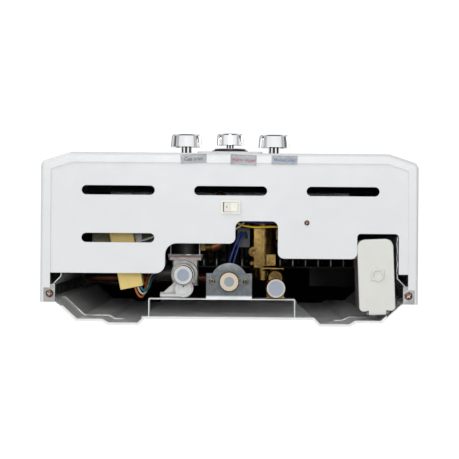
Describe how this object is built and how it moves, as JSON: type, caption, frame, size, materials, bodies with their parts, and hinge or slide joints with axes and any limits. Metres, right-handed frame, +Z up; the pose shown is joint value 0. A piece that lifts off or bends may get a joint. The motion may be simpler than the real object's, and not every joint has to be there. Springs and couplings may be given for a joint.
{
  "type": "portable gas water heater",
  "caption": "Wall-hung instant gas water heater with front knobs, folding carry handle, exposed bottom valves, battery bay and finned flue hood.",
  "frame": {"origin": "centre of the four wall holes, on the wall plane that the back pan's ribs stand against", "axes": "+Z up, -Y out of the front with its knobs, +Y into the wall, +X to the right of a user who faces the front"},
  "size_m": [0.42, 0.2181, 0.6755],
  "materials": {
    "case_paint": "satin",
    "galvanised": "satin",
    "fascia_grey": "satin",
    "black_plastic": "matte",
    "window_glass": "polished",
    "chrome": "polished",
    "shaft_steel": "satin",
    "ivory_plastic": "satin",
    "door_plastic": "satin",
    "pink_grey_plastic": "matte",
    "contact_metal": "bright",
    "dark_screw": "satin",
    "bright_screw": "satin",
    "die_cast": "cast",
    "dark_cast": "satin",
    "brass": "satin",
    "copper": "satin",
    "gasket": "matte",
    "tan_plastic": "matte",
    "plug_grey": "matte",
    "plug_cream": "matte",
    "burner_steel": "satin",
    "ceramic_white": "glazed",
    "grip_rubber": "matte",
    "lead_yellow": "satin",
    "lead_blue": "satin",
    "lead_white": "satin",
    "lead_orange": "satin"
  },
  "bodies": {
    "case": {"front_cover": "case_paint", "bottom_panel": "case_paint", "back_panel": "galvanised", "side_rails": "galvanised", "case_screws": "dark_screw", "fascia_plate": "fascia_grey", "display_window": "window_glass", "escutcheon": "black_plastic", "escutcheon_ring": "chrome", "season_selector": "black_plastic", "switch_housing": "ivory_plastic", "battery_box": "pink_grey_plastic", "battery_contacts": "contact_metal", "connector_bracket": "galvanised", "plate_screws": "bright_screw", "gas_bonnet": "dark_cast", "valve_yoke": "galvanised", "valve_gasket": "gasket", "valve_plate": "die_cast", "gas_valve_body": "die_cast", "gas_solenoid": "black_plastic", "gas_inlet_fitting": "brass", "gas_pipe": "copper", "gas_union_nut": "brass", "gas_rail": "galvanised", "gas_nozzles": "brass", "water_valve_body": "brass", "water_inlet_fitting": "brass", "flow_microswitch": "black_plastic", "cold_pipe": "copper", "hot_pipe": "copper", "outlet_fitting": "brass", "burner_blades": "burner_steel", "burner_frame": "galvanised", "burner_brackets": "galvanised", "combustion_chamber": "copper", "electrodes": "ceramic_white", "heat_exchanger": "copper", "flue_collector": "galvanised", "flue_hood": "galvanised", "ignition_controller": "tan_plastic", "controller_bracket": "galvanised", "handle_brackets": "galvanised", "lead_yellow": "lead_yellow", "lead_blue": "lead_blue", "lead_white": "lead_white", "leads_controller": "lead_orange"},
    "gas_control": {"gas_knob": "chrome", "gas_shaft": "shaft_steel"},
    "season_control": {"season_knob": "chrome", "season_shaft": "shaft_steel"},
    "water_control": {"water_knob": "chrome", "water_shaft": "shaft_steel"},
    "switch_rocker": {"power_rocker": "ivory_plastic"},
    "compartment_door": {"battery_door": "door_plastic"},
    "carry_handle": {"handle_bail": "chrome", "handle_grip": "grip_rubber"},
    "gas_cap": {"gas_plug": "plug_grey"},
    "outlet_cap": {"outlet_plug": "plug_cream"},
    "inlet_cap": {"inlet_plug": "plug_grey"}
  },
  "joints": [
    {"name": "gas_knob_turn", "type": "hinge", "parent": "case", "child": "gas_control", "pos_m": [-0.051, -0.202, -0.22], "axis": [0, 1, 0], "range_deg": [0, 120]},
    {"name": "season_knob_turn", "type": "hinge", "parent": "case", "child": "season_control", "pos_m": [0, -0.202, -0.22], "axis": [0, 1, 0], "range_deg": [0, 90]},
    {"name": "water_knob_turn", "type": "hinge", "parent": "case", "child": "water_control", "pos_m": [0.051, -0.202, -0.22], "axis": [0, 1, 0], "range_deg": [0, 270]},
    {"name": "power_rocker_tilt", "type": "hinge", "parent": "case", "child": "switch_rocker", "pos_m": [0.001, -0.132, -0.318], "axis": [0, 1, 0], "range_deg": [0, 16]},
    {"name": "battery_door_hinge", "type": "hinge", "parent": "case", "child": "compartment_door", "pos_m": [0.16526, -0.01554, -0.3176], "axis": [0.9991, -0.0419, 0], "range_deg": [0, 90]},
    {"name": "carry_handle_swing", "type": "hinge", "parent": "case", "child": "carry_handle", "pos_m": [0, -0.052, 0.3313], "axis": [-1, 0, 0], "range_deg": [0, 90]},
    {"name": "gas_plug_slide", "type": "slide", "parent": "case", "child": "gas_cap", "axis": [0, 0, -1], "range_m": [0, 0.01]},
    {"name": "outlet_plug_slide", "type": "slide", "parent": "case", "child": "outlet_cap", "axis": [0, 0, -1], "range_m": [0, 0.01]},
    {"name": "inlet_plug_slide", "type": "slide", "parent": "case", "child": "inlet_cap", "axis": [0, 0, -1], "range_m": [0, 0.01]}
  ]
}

+-------+

* _Exercise prompt_:
Reproduce each line verbatim.

* _The output_:
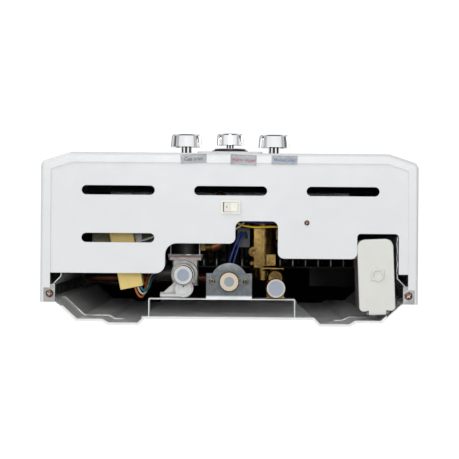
Describe how this object is built and how it moves, as JSON: type, caption, frame, size, materials, bodies with their parts, and hinge or slide joints with axes and any limits. Metres, right-handed frame, +Z up; the pose shown is joint value 0. A piece that lifts off or bends may get a joint. The motion may be simpler than the real object's, and not every joint has to be there. Springs and couplings may be given for a joint.
{
  "type": "portable gas water heater",
  "caption": "Wall-hung instant gas water heater with front knobs, folding carry handle, exposed bottom valves, battery bay and finned flue hood.",
  "frame": {"origin": "centre of the four wall holes, on the wall plane that the back pan's ribs stand against", "axes": "+Z up, -Y out of the front with its knobs, +Y into the wall, +X to the right of a user who faces the front"},
  "size_m": [0.42, 0.2181, 0.6755],
  "materials": {
    "case_paint": "satin",
    "galvanised": "satin",
    "fascia_grey": "satin",
    "black_plastic": "matte",
    "window_glass": "polished",
    "chrome": "polished",
    "shaft_steel": "satin",
    "ivory_plastic": "satin",
    "door_plastic": "satin",
    "pink_grey_plastic": "matte",
    "contact_metal": "bright",
    "dark_screw": "satin",
    "bright_screw": "satin",
    "die_cast": "cast",
    "dark_cast": "satin",
    "brass": "satin",
    "copper": "satin",
    "gasket": "matte",
    "tan_plastic": "matte",
    "plug_grey": "matte",
    "plug_cream": "matte",
    "burner_steel": "satin",
    "ceramic_white": "glazed",
    "grip_rubber": "matte",
    "lead_yellow": "satin",
    "lead_blue": "satin",
    "lead_white": "satin",
    "lead_orange": "satin"
  },
  "bodies": {
    "case": {"front_cover": "case_paint", "bottom_panel": "case_paint", "back_panel": "galvanised", "side_rails": "galvanised", "case_screws": "dark_screw", "fascia_plate": "fascia_grey", "display_window": "window_glass", "escutcheon": "black_plastic", "escutcheon_ring": "chrome", "season_selector": "black_plastic", "switch_housing": "ivory_plastic", "battery_box": "pink_grey_plastic", "battery_contacts": "contact_metal", "connector_bracket": "galvanised", "plate_screws": "bright_screw", "gas_bonnet": "dark_cast", "valve_yoke": "galvanised", "valve_gasket": "gasket", "valve_plate": "die_cast", "gas_valve_body": "die_cast", "gas_solenoid": "black_plastic", "gas_inlet_fitting": "brass", "gas_pipe": "copper", "gas_union_nut": "brass", "gas_rail": "galvanised", "gas_nozzles": "brass", "water_valve_body": "brass", "water_inlet_fitting": "brass", "flow_microswitch": "black_plastic", "cold_pipe": "copper", "hot_pipe": "copper", "outlet_fitting": "brass", "burner_blades": "burner_steel", "burner_frame": "galvanised", "burner_brackets": "galvanised", "combustion_chamber": "copper", "electrodes": "ceramic_white", "heat_exchanger": "copper", "flue_collector": "galvanised", "flue_hood": "galvanised", "ignition_controller": "tan_plastic", "controller_bracket": "galvanised", "handle_brackets": "galvanised", "lead_yellow": "lead_yellow", "lead_blue": "lead_blue", "lead_white": "lead_white", "leads_controller": "lead_orange"},
    "gas_control": {"gas_knob": "chrome", "gas_shaft": "shaft_steel"},
    "season_control": {"season_knob": "chrome", "season_shaft": "shaft_steel"},
    "water_control": {"water_knob": "chrome", "water_shaft": "shaft_steel"},
    "switch_rocker": {"power_rocker": "ivory_plastic"},
    "compartment_door": {"battery_door": "door_plastic"},
    "carry_handle": {"handle_bail": "chrome", "handle_grip": "grip_rubber"},
    "gas_cap": {"gas_plug": "plug_grey"},
    "outlet_cap": {"outlet_plug": "plug_cream"},
    "inlet_cap": {"inlet_plug": "plug_grey"}
  },
  "joints": [
    {"name": "gas_knob_turn", "type": "hinge", "parent": "case", "child": "gas_control", "pos_m": [-0.051, -0.202, -0.22], "axis": [0, 1, 0], "range_deg": [0, 120]},
    {"name": "season_knob_turn", "type": "hinge", "parent": "case", "child": "season_control", "pos_m": [0, -0.202, -0.22], "axis": [0, 1, 0], "range_deg": [0, 90]},
    {"name": "water_knob_turn", "type": "hinge", "parent": "case", "child": "water_control", "pos_m": [0.051, -0.202, -0.22], "axis": [0, 1, 0], "range_deg": [0, 270]},
    {"name": "power_rocker_tilt", "type": "hinge", "parent": "case", "child": "switch_rocker", "pos_m": [0.001, -0.132, -0.318], "axis": [0, 1, 0], "range_deg": [0, 16]},
    {"name": "battery_door_hinge", "type": "hinge", "parent": "case", "child": "compartment_door", "pos_m": [0.16526, -0.01554, -0.3176], "axis": [0.9991, -0.0419, 0], "range_deg": [0, 90]},
    {"name": "carry_handle_swing", "type": "hinge", "parent": "case", "child": "carry_handle", "pos_m": [0, -0.052, 0.3313], "axis": [-1, 0, 0], "range_deg": [0, 90]},
    {"name": "gas_plug_slide", "type": "slide", "parent": "case", "child": "gas_cap", "axis": [0, 0, -1], "range_m": [0, 0.01]},
    {"name": "outlet_plug_slide", "type": "slide", "parent": "case", "child": "outlet_cap", "axis": [0, 0, -1], "range_m": [0, 0.01]},
    {"name": "inlet_plug_slide", "type": "slide", "parent": "case", "child": "inlet_cap", "axis": [0, 0, -1], "range_m": [0, 0.01]}
  ]
}